15:21:39.034 [default-akka.kafka.default-dispatcher-11] INFO  o.a.k.clients.FetchSessionHandler - [Consumer clientId=consumer-1, groupId=elsevier-triple-store-builder-26] Node 1 was unable to process the fetch request with (sessionId=750170814, epoch=30): FETCH_SESSION_ID_NOT_FOUND.

I wonder if that rings a bell somehow

Note that my topics have 30 partitions each. I am subscribing to multiple topics at once.

EDIT1

It is not necessarily half strictly or always. In general i always have one or 2 in the group working and the other hangs

ennru commented 5 years ago

This looks like a problem in the Kafka client. You could try overriding the Kafka client Alpakka uses to Kafka 2.3. Please report back if that does help.

kvmuralidhar commented 5 years ago

Hi ennru,

I upgraded the Kafka client to 2.3.0 and the info message is showing up in the logs on a continuous basis.

[2019-11-25T15:12:32,778][INFO ][org.apache.kafka.common.utils.AppInfoParser] Kafka version: 2.3.0

[Consumer clientId=logstash-1, groupId=ls_proxy] Node 339862361 was unable to process the fetch request with (sessionId=555954710, epoch= 1502): FETCH_SESSION_ID_NOT_FOUND.

Thanks Murali

ramyamagham commented 4 years ago

@ennru You seem to have closed this ticket, but I do have issues with akka-stream 2.6.1, akka-stream-kafka is 2.0.2 and Kafka clients 2.4.0 in my project. I see info logs such as below and then the consumption on some partitions stop around when these lines start getting logged.

Node 549730437 was unable to process the fetch request with (sessionId=605783777, epoch=13889): FETCH_SESSION_ID_NOT_FOUND.]
Node 295448087 was unable to process the fetch request with (sessionId=1293138871, epoch=13807): FETCH_SESSION_ID_NOT_FOUND.] 
ennru commented 4 years ago

This issue is still open. We have not gotten enough information of what might be causing this problem.

What Kafka version is your broker on?

sxganapa commented 4 years ago

I am also getting FETCH_SESSION_ID_NOT_FOUND. (org.apache.kafka.clients.FetchSessionHandler) when using Kafka connect. Can some one explain what this means? I am on 2.3 version of Kafka.

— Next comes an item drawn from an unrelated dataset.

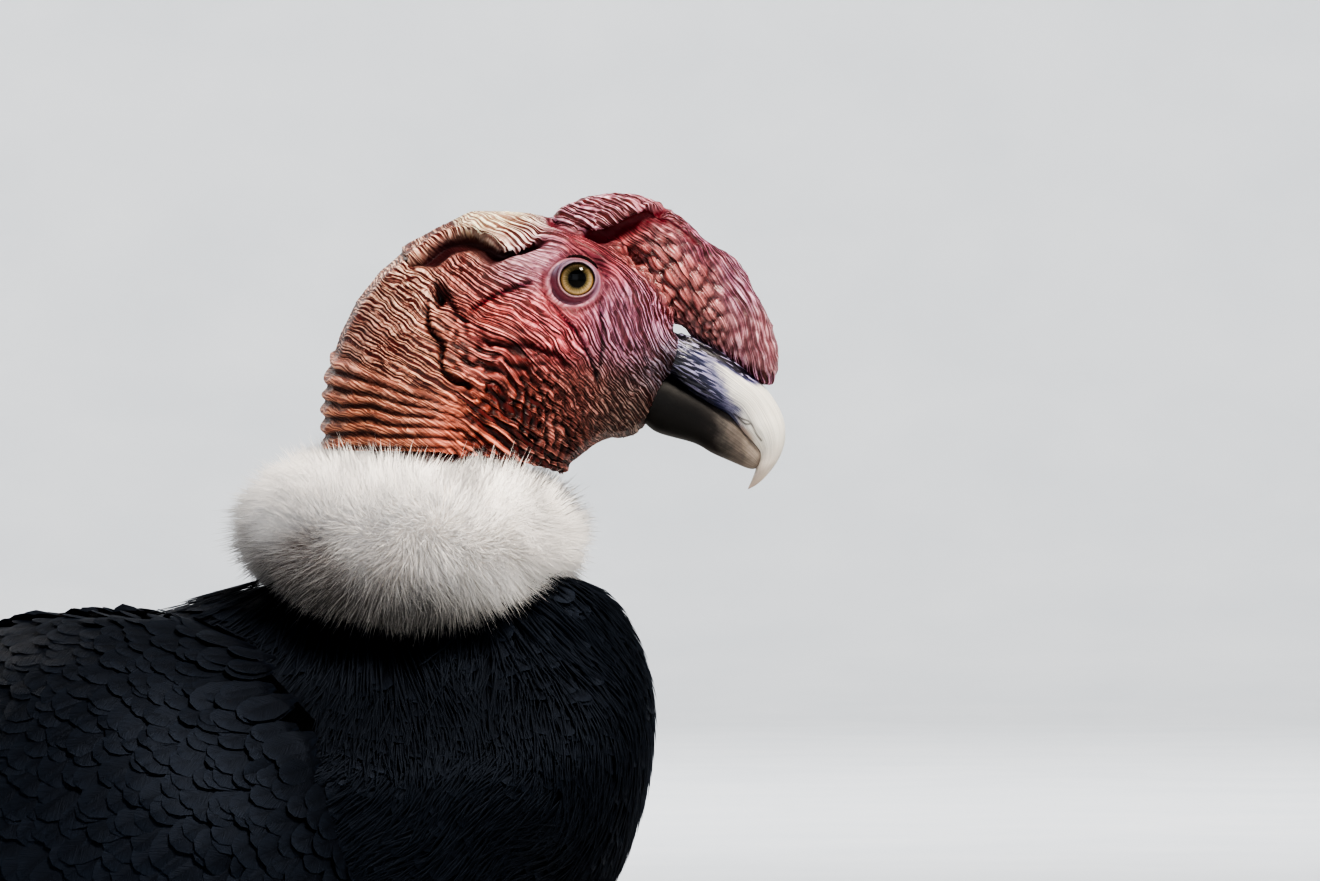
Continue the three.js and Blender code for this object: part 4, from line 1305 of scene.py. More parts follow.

naresh-kotha-ck commented 4 years ago

Did we find any thing for here I am also getting the same error

naresh-kotha-ck commented 4 years ago

We have kafka broker version of 2.5.1 and we are using alpakka version of 1.04 and overwritten kafka clients to 2.5.1 and we are still seeing this issue. Can some one help me on this.